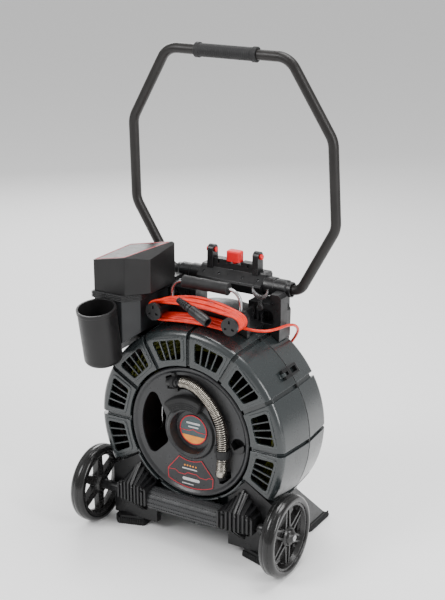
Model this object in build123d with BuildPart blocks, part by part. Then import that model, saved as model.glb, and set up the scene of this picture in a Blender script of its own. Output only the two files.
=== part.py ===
"""Wheeled pipe-inspection cable reel: round vented case, hand-turned drum, stand, dock and hoop handle.

Laid out in millimetres around the case: X = 0 is the middle of the case, Y = 0 its front face,
Z = 0 the floor. save() shifts every piece so that the origin is the middle of the footprint.
"""
import math
import os

from build123d import *

# ---- driving dimensions ----
footprint_mid_y = 92.94     # middle of the footprint, behind the case's front face
drum_z = 302.0              # height of the drum's axis
case_front_r = 263.0        # the case at its front corner
case_seam_r = 272.5         # the case at the seam between its shells
case_rear_r = 266.0         # the case at its rear corner
seam_y = 117.0
case_depth = 222.0
opening_r = 174.0           # the round opening in the front shell
wall = 4.0
groove_half = 5.5
groove_depth = 7.0
plate_r = 168.0
barrel_r = 162.0
basket_r = 249.0
shaft_r = 15.0
wheel_x = 274.0
axle_y = -6.0
axle_z = 101.5
wheel_r = 101.5
wheel_width = 38.0
axle_r = 8.0
running_gap = 0.05
tube_r = 12.5
pivot_y = 220.0             # the hoop handle's folding axis
pivot_z = 637.0
post_x = 65.0               # docking posts
wrap_x = 107.0              # cord wraps
wrap_z = 594.0
wrap_r = 15.0
cable_d = 7.0
bin_floor_z = 470.0
bin_top_z = 616.0
lid_z = 634.0

latch_angles = (-75, 52)
latch_pin_y = 83.0
latch_pin_r = 276.5

os.makedirs("parts", exist_ok=True)
drum_axis = Axis((0, 0, drum_z), (0, 1, 0))
wheel_axis = Axis((0, axle_y, axle_z), (1, 0, 0))


def save(piece, name):
    """Label a finished piece, move it to the footprint's middle and write its STEP."""
    finished = piece.part.moved(Location((0, -footprint_mid_y, 0)))
    finished.label = name
    export_step(finished, f"parts/{name}.step")


def front_plane(depth):
    """A plane across the drum's axis, facing forward; local X is X, local Y is the height over the axis."""
    return Plane(origin=(0, depth, drum_z), x_dir=(1, 0, 0), z_dir=(0, -1, 0))


def floor_plane(depth):
    """A plane facing forward at a depth; local X is X, local Y is the height over the floor."""
    return Plane(origin=(0, depth, 0), x_dir=(1, 0, 0), z_dir=(0, -1, 0))


def radial_plane(angle):
    """A plane through the drum's axis at a clock angle; local X runs back, local Y runs outward."""
    turn = math.radians(angle)
    facing = (math.cos(turn), 0, -math.sin(turn))
    return Plane(origin=(0, 0, drum_z), x_dir=(0, 1, 0), z_dir=facing)


def side_plane(x):
    """A plane facing +X; local X is Y, local Y is Z."""
    return Plane(origin=(x, 0, 0), x_dir=(0, 1, 0), z_dir=(1, 0, 0))


def at_clock(radius, angle):
    """A point at a radius and a clock angle from the top, in a front plane's local X and Y."""
    turn = math.radians(angle)
    return (radius * math.sin(turn), radius * math.cos(turn))


def bend_radii(points):
    """The largest radius that each corner of a cord's route has room for."""
    radii = []
    for before, corner, after in zip(points, points[1:], points[2:]):
        run_in = Vector(*corner) - Vector(*before)
        run_out = Vector(*after) - Vector(*corner)
        turn = math.radians(run_in.get_angle(run_out))
        radii.append(0.45 * min(run_in.length, run_out.length) / math.tan(turn / 2))
    return radii


def tube_along(points, radii, radius):
    """A round solid along straight runs joined by tangent arcs."""
    with BuildPart() as tube:
        with BuildLine() as route:
            FilletPolyline(*points, radius=radii)
        start = Plane(origin=route.line @ 0, z_dir=route.line % 0)
        with BuildSketch(start):
            Circle(radius)
        sweep(path=route.line)
    return tube, sum(edge.length for edge in route.edges())


def ring_profile(points):
    """A closed profile of (depth, radius) points to turn about the drum's axis."""
    with BuildSketch(radial_plane(0)) as profile:
        with BuildLine():
            Polyline(*points, close=True)
        make_face()
    return profile


# ---- the case ----
def groove_section(skin):
    """The section of a groove across the front shell, `skin` deeper and for the whole depth."""
    deep = groove_depth + skin
    return [(-2, 170), (deep, 170), (deep, 248 - deep), (17 + deep / 2, case_front_r - deep),
            (seam_y + 2, case_seam_r - deep), (seam_y + 2, 292), (-2, 292)]


def rear_groove_section(skin):
    """The section of a groove over the rear shell's rim and a little onto its back."""
    deep = groove_depth + skin
    return [(seam_y - 2, 292), (seam_y - 2, case_seam_r - deep), (204, case_rear_r - deep),
            (case_depth - deep, 250 - deep), (case_depth - deep, 214), (case_depth + 2, 214),
            (case_depth + 2, 292)]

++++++

▶ GOAL OF THE EXERCISE
What is needed is an exact copy of the lines from the start of the listing through the line where "from build123d import *" sits, please, both end lines included and nothing more.

▶ SOLUTION TO THIS EXERCISE
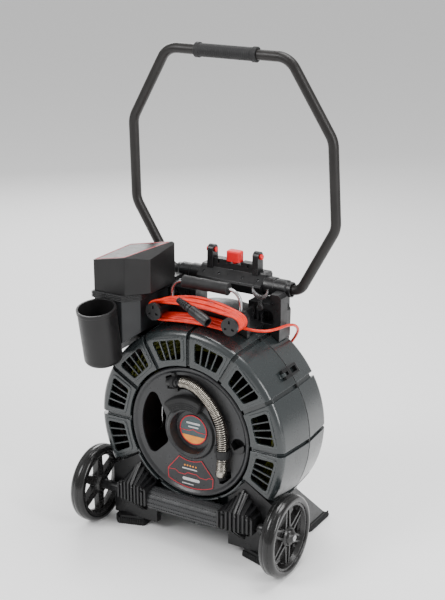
Model this object in build123d with BuildPart blocks, part by part. Then import that model, saved as model.glb, and set up the scene of this picture in a Blender script of its own. Output only the two files.
=== part.py ===
"""Wheeled pipe-inspection cable reel: round vented case, hand-turned drum, stand, dock and hoop handle.

Laid out in millimetres around the case: X = 0 is the middle of the case, Y = 0 its front face,
Z = 0 the floor. save() shifts every piece so that the origin is the middle of the footprint.
"""
import math
import os

from build123d import *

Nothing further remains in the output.